- _Task details_:
From the top of the records below, return each line exactly, ending with the line that contains "import Module from 'manifold-3d';".

- _Material_:
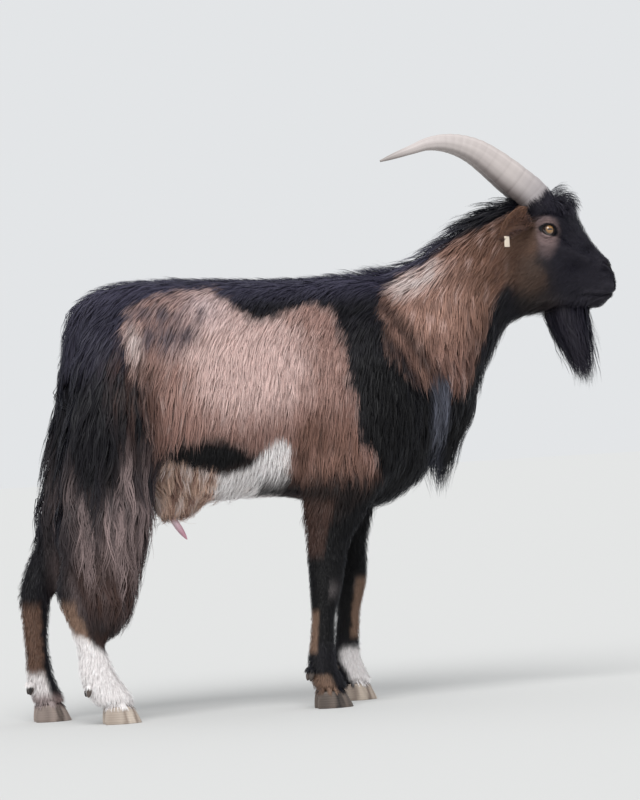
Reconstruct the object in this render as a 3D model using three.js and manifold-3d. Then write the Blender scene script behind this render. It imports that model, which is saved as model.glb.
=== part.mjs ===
// A standing long-haired male goat at life size, as a still model.
// Millimetres, +Z up. The head points to +X, the right side faces -Y, the hooves stand on z = 0.
// Each body part is a loft through a few stations, out to the tips of the coat,
// and neighbours are parted by thin cuts.
import * as THREE from 'three';
import { LoftGeometry } from 'three/addons/geometries/LoftGeometry.js';
import { mergeVertices } from 'three/addons/utils/BufferGeometryUtils.js';
import Module from 'manifold-3d';

// ---------------------------------------------------------------- driving dimensions

const CUT = 0.4; // width of the thin cuts between neighbouring parts
const SLIVER = 0.08; // detail finer than this is dropped from the finished solids
const CENTRE_X = 38.4; // the middle of the whole goat lies this far ahead of the stations' own zero

const POLL_X = 420; // ahead of this the head turns as one piece
const NECK_ROOT_X = 270; // behind this nothing turns
const HEAD_TURN = THREE.MathUtils.degToRad(9); // the head looks a little to its right

const FORE_TRACK = 88; // middle plane to the middle of a front foot
const HIND_TRACK = 104; // middle plane to the middle of a hind foot
const FORE_STRIDE = 90; // the left front foot stands this far ahead of the right one
const CORONET = 34; // height of the plane where pastern meets claw
const CLAW_LENGTH = 72;
const DEWCLAW_HEIGHT = 68;
const CLAW_SPACING = 15; // middle of a foot to the middle of either claw
const TOE_PINCH = 0.42; // how much narrower a claw is at its toe
const TOE_TURN = 3.5; // how far the toe turns towards the foot's middle

const EYE_RADIUS = 13.5;
const EYE_PLACE = new THREE.Vector3(527, 53, 937);

const COLOURS = {
  coatBlack: 0x1d1a1d,
  coatTan: 0xa98672,
  coatBrown: 0x6f4a37,
  coatWhite: 0xe8e2dc,
  horn: 0xb7aa98,
  hoof: 0x6a6055,
  eye: 0xb98a3a,
  skinPink: 0xd29a94,
  tag: 0xe6c4a8,
};

// ---------------------------------------------------------------- solids

const wasm = await Module();
wasm.setup();

/** A closed three.js geometry as a manifold solid. */
function toSolid(geometry) {
  const bare = new THREE.BufferGeometry();
  bare.setAttribute('position', geometry.getAttribute('position').clone());
  bare.setIndex(geometry.getIndex());
  const welded = mergeVertices(bare, 1e-3);
  return new wasm.Manifold(new wasm.Mesh({
    numProp: 3,
    vertProperties: Float32Array.from(welded.getAttribute('position').array),
    triVerts: Uint32Array.from(welded.getIndex().array),
  }));
}

const middleOf = (section) => section
  .reduce((sum, point) => sum.add(point), new THREE.Vector3())
  .divideScalar(section.length);

/** Moves the two end rings apart, so that a grown loft is longer as well as thicker. */
function lengthen(sections, grow) {
  for (const [end, next] of [[sections[0], sections[1]], [sections.at(-1), sections.at(-2)]]) {
    const outwards = middleOf(end).sub(middleOf(next)).setLength(grow);
    end.forEach((point) => point.add(outwards));
  }
  return sections;
}

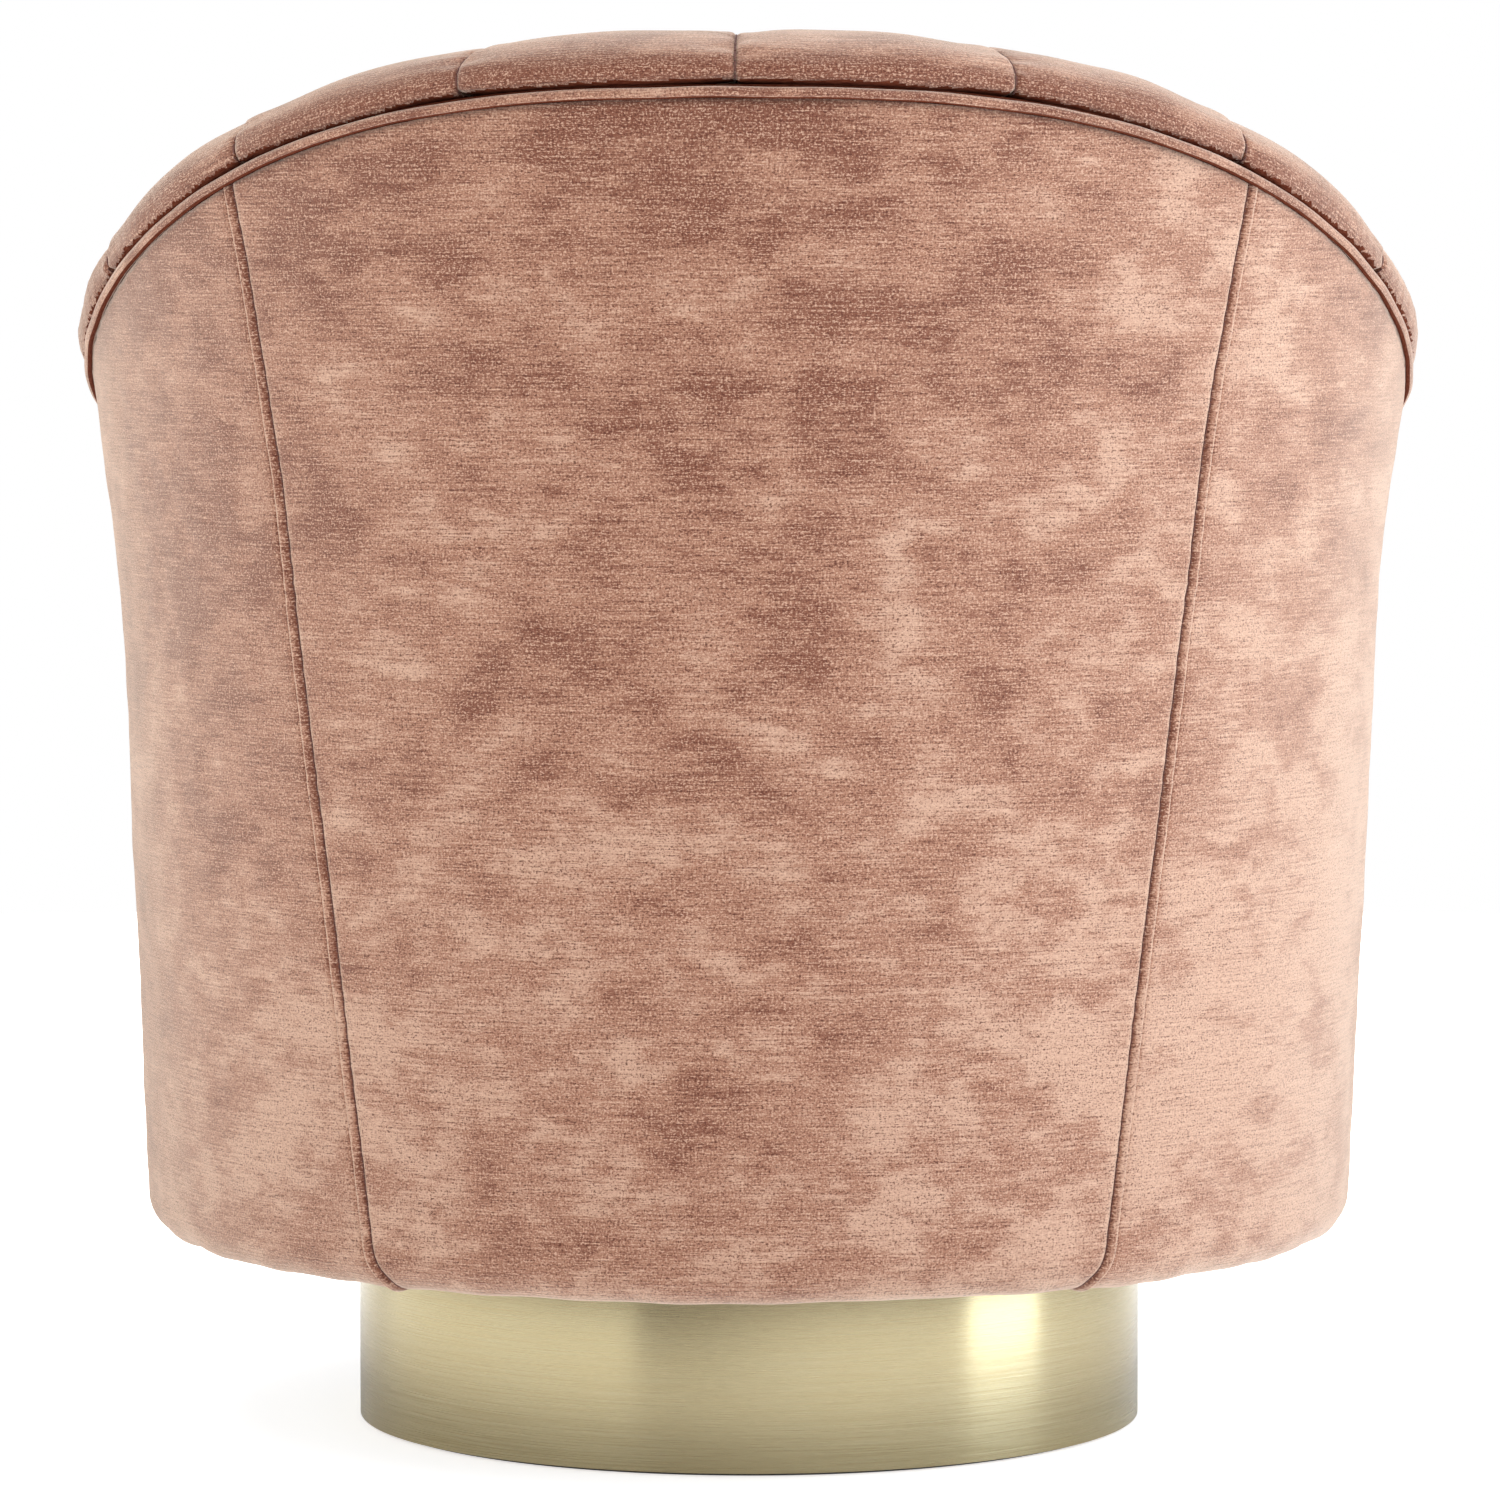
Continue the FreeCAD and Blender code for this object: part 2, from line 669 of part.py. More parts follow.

- _Complete answer_:
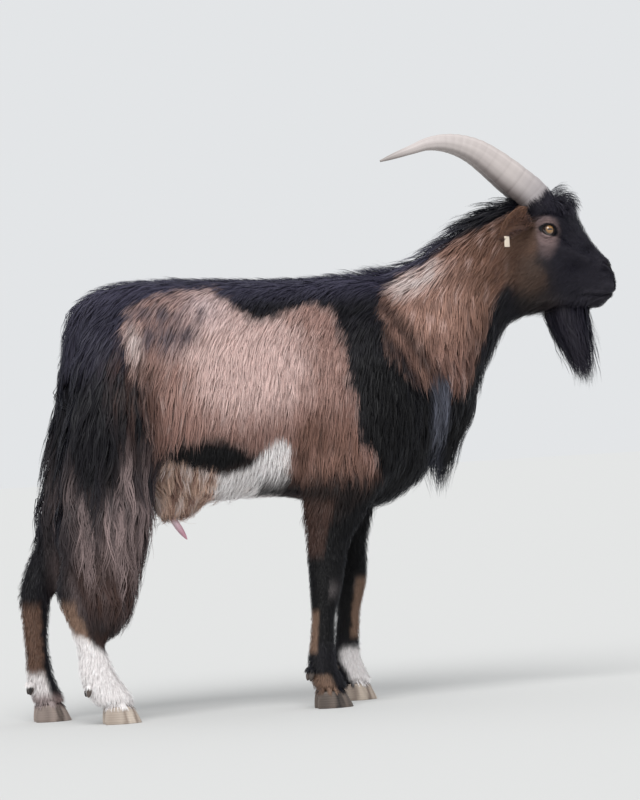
Reconstruct the object in this render as a 3D model using three.js and manifold-3d. Then write the Blender scene script behind this render. It imports that model, which is saved as model.glb.
=== part.mjs ===
// A standing long-haired male goat at life size, as a still model.
// Millimetres, +Z up. The head points to +X, the right side faces -Y, the hooves stand on z = 0.
// Each body part is a loft through a few stations, out to the tips of the coat,
// and neighbours are parted by thin cuts.
import * as THREE from 'three';
import { LoftGeometry } from 'three/addons/geometries/LoftGeometry.js';
import { mergeVertices } from 'three/addons/utils/BufferGeometryUtils.js';
import Module from 'manifold-3d';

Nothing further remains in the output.